Personal information
- Born: February 2, 1943 Chicago, Illinois, U.S.
- Died: April 12, 2018 (aged 75) Sandy Springs, Georgia, U.S.
- Listed height: 6 ft 4 in (1.93 m)
- Listed weight: 258 lb (117 kg)

Career information
- High school: Evanston Township (Evanston, Illinois)
- College: Wisconsin (1962-1963); Nebraska (1965-1966);
- NFL draft: 1966: 3rd round, 44th overall pick
- AFL draft: 1966: Red Shirt 2nd round, 15th overall pick

Career history
- Chicago Bears (1967–1969); Edmonton Eskimos (1969–1970);

Awards and highlights
- Second-team All-Big Eight (1966);

Career NFL statistics
- Games played: 20
- Games started: 5
- Stats at Pro Football Reference

= Bob Pickens =

American gridiron football player (1943–2018)

Bob Pickens (February 2, 1943 - April 12, 2018) was a player in the National Football League (NFL). He was drafted in the third round of the 1966 NFL draft by the Chicago Bears and played three seasons with the team.

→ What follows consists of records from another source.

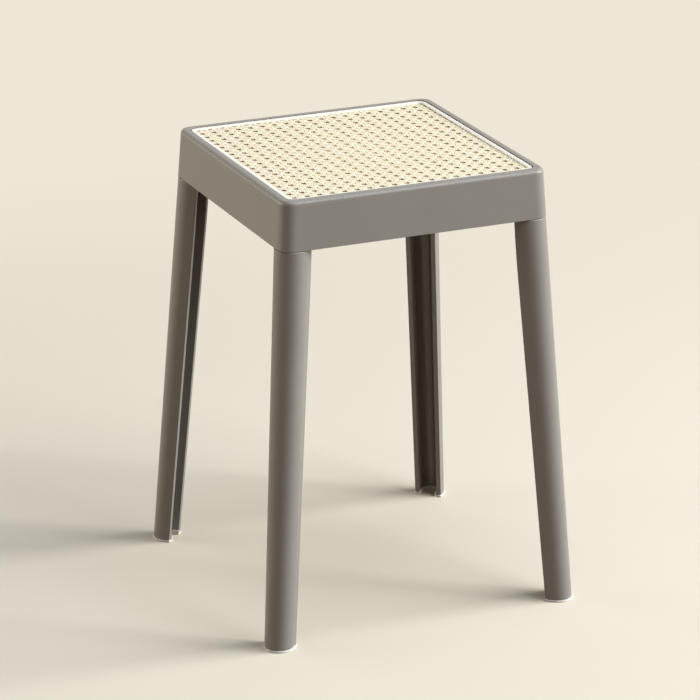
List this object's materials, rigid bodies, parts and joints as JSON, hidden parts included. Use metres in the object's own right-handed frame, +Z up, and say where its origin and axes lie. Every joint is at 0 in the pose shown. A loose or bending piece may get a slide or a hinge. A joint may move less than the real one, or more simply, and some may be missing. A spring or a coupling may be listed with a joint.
{
  "type": "stacking stool",
  "caption": "Square stacking stool: moulded seat frame on splayed channel-section legs with glides, and a snap-in cane-pattern seat insert.",
  "frame": {"origin": "on the floor under the middle of the seat", "axes": "+Z up, -Y towards the front side of the seat, +X to the right"},
  "size_m": [0.3352, 0.3352, 0.45],
  "materials": {
    "taupe_plastic": "satin moulded",
    "ivory_plastic": "satin moulded",
    "cane_plastic": "satin woven strands",
    "tan_board": "unfinished fibreboard",
    "white_glide": "smooth",
    "zinc_steel": "zinc plated"
  },
  "bodies": {
    "root": {"seat_frame": "taupe_plastic", "leg_front_left": "taupe_plastic", "leg_front_right": "taupe_plastic", "leg_back_left": "taupe_plastic", "leg_back_right": "taupe_plastic", "insert_border": "ivory_plastic", "cane_webbing": "cane_plastic", "backing_board": "tan_board", "glide_front_left": "white_glide", "glide_front_right": "white_glide", "glide_back_left": "white_glide", "glide_back_right": "white_glide", "leg_screw_front_left_a": "zinc_steel", "leg_screw_front_left_b": "zinc_steel", "leg_screw_front_right_a": "zinc_steel", "leg_screw_front_right_b": "zinc_steel", "leg_screw_back_left_a": "zinc_steel", "leg_screw_back_left_b": "zinc_steel", "leg_screw_back_right_a": "zinc_steel", "leg_screw_back_right_b": "zinc_steel"}
  },
  "joints": []
}
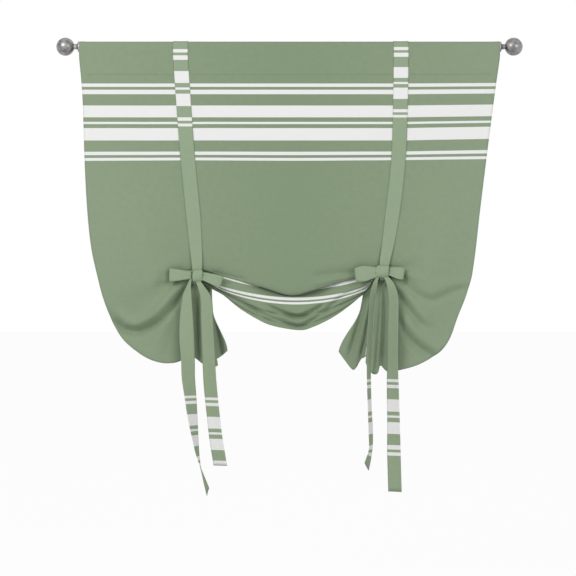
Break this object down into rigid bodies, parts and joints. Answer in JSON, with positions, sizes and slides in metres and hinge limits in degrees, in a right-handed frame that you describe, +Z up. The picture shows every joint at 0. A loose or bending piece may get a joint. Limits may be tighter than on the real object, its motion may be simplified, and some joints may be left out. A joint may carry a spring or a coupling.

Pickens was also an Olympic Greco-Roman wrestler, competing in Tokyo, Japan, in the heavyweight division at the 1964 Summer Olympics, where he finished sixth. Pickens was the first African-American to compete for the United States in wrestling at the Olympics. He played collegiate football at Nebraska, transferring there after originally attending Wisconsin. Pickens did not wrestle for either university, although he still continued his wrestling at various club organizations. After his pro football career, Pickens became a referee, officiating in the Big Ten Conference and a number of postseason games, including the Rose Bowl. He also served on the Chicago Park District Board for several years.